Electricity that enters the home is produced by large power plants. Power plants are located in all parts of the country and generate electricity with generators that are turned by water, wind, or steam. From these plants electricity enters large “step-up” transformers that increase voltage to half a million volts or more.

Electricity flows at these high voltages and travels through high-voltage transmission wires to communities that can be hundreds of miles from the power plants. “Step-down” transformers located at substations then reduce the voltage for distribution along street wires. On utility power poles, smaller transformers further reduce the voltage to ordinary 120-volt electricity for household use.

Wires carrying electricity to a house either run underground or are strung overhead and attached to a post called a service mast. Most homes built after 1950 have three wires running to the service head: two power wires, each carrying 120 volts, and a grounded neutral wire. Electricity from the two 120-volt wires may be combined at the service panel to supply electricity to large 240-volt appliances such as clothes dryers or electric water heaters.
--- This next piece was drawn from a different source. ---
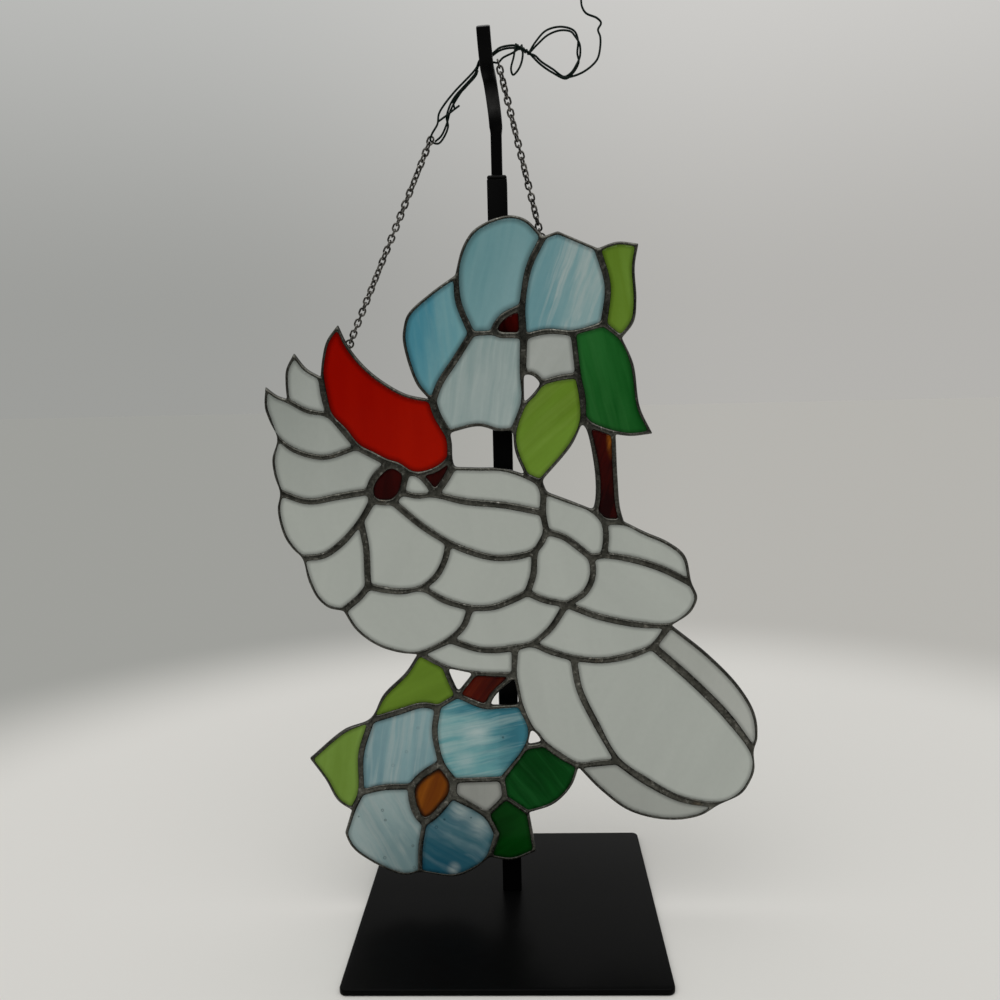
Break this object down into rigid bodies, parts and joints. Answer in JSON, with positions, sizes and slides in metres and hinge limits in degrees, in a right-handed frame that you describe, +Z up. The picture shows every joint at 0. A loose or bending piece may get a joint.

Incoming electricity passes through a meter that measures electricity consumption. Electricity then enters the service panel, where it is distributed to circuits that run throughout the house. The service panel also contains fuses or circuit breakers that shut off power to the individual circuits in the event of a short circuit or an overload. Certain high-wattage appliances, such as microwave ovens, are usually plugged into their own individual circuits to prevent overloads.

Voltage ratings determined by power companies and manufacturers have changed over the years. These changes do not affect the performance of new devices connected to older wiring. For making electrical calculations, use a rating of 120 volts or 240 volts for your circuits.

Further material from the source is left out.